Ascoltando oggi la spiegazione delle guide turistiche sul concetto del manifesto e dell’immanifesto nella danza di Siva a Elephanta o a Ellora, la voce è quella di Stella che parla la lingua della sua formazione viennese, con il tipico penchant di questa per binomi del tipo l’idealismo e il naturalismo di Dvorák. Non stupisce che E.M. Forster, autore di Passaggio in India, abbia scritto di Art of India through the Ages (1954): «Devo talmente tanto alla professoressa Kramrisch che ho difficoltà a recensire il suo libro in modo imparziale». Forster individuò il centro dei suoi interessi nel significato intimo degli oggetti artistici e nel loro rapporto con l’universo e può darsi che avesse in mente la mostra fotografica che Stella aveva allestito per Fritz Saxl al Warburg durante il Blitz. Herbert Read scrisse che quella mostra doveva ricordare ai britannici la «vergognosa trascuratezza» delle responsabilità culturali che avevano dimostrato in passato.

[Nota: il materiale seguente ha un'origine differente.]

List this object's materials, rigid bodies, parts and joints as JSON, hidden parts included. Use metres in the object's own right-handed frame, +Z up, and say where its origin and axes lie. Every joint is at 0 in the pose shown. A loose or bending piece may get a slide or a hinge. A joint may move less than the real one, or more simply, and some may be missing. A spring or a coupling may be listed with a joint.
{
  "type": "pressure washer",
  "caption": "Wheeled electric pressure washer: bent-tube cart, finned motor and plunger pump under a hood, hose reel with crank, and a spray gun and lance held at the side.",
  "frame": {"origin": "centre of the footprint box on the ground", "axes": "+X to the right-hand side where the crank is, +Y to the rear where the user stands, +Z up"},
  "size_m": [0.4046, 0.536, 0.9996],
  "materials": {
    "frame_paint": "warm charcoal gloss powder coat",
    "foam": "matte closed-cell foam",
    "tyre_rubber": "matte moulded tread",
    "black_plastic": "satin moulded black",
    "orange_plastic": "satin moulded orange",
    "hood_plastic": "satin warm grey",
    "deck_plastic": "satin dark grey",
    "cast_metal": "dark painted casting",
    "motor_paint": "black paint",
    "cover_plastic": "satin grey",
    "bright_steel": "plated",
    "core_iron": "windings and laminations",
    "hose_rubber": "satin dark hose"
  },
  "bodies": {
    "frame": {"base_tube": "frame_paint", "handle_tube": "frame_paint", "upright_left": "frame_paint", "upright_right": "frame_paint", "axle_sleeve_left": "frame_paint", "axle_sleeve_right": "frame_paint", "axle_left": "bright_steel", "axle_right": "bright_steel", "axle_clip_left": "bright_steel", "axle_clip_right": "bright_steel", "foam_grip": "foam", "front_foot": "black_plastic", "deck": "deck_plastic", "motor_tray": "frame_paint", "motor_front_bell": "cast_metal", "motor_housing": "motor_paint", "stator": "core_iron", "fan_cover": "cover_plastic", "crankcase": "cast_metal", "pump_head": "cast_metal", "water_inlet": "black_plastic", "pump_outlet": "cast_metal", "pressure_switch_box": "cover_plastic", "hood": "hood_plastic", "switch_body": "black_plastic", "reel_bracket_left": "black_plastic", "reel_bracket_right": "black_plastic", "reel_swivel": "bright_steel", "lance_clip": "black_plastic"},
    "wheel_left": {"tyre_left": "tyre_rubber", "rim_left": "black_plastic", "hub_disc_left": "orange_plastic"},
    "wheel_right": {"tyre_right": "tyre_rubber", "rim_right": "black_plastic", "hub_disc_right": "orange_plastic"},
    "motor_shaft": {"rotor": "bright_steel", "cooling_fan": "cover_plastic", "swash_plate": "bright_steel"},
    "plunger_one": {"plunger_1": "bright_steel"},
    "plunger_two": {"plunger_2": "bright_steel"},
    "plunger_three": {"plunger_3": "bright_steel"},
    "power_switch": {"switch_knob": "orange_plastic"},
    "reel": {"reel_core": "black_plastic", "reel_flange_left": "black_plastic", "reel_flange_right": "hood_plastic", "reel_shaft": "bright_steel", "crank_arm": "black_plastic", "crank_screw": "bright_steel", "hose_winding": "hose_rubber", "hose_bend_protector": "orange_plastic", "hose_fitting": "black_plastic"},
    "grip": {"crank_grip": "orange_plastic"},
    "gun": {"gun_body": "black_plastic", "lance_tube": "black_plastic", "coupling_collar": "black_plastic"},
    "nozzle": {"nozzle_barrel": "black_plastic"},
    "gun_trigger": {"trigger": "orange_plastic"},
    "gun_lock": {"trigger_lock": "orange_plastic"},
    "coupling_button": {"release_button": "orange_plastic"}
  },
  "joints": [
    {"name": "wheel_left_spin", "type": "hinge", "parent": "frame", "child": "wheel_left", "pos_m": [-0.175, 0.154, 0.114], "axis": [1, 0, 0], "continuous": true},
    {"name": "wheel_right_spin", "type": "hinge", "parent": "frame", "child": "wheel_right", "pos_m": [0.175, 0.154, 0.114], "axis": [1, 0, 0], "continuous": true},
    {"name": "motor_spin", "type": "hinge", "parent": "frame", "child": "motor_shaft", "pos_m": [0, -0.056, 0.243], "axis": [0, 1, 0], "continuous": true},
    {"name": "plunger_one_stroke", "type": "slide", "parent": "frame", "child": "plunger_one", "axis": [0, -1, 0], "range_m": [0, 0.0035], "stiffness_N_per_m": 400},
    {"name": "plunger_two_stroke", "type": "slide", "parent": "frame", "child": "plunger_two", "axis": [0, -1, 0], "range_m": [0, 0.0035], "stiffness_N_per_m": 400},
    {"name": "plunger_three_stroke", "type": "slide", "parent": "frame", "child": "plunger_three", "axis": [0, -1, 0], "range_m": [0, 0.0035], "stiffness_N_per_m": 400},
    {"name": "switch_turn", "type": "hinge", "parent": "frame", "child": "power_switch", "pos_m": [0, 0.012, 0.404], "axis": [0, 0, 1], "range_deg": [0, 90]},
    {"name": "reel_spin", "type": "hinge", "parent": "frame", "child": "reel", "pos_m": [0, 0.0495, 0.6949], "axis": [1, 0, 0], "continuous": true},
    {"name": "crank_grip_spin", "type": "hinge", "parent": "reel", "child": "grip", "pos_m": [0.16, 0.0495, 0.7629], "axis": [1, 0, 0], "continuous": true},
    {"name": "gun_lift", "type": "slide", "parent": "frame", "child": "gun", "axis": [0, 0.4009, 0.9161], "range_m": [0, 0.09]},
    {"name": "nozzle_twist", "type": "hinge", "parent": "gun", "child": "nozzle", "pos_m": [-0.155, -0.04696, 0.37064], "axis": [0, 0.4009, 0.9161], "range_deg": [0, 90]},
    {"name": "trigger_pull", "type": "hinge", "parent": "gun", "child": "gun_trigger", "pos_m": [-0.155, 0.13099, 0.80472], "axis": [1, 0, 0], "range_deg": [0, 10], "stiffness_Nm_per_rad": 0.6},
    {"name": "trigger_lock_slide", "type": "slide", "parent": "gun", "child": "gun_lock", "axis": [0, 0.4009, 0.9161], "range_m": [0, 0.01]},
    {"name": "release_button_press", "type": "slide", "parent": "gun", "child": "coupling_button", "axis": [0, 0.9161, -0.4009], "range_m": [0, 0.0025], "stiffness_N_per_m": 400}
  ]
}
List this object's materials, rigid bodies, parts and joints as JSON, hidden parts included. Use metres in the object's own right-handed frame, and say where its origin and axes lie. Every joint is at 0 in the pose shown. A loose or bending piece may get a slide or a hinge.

Dopo la morte del marito, economista ungherese ucciso in Pakistan nel 1950, Stella approdò negli Stati Uniti e divenne curatrice dell’arte indiana presso il Philadelphia Museum of Art. Pranzavo spesso con lei nella mensa del museo, che dal punto di vista architettonico era una via di mezzo tra la Bauhaus e una scuola elementare americana. Alla fine mi chiedeva sempre di andarle a prendere un gelato, che poi mangiava con tutto il gusto di una bambina al Prater.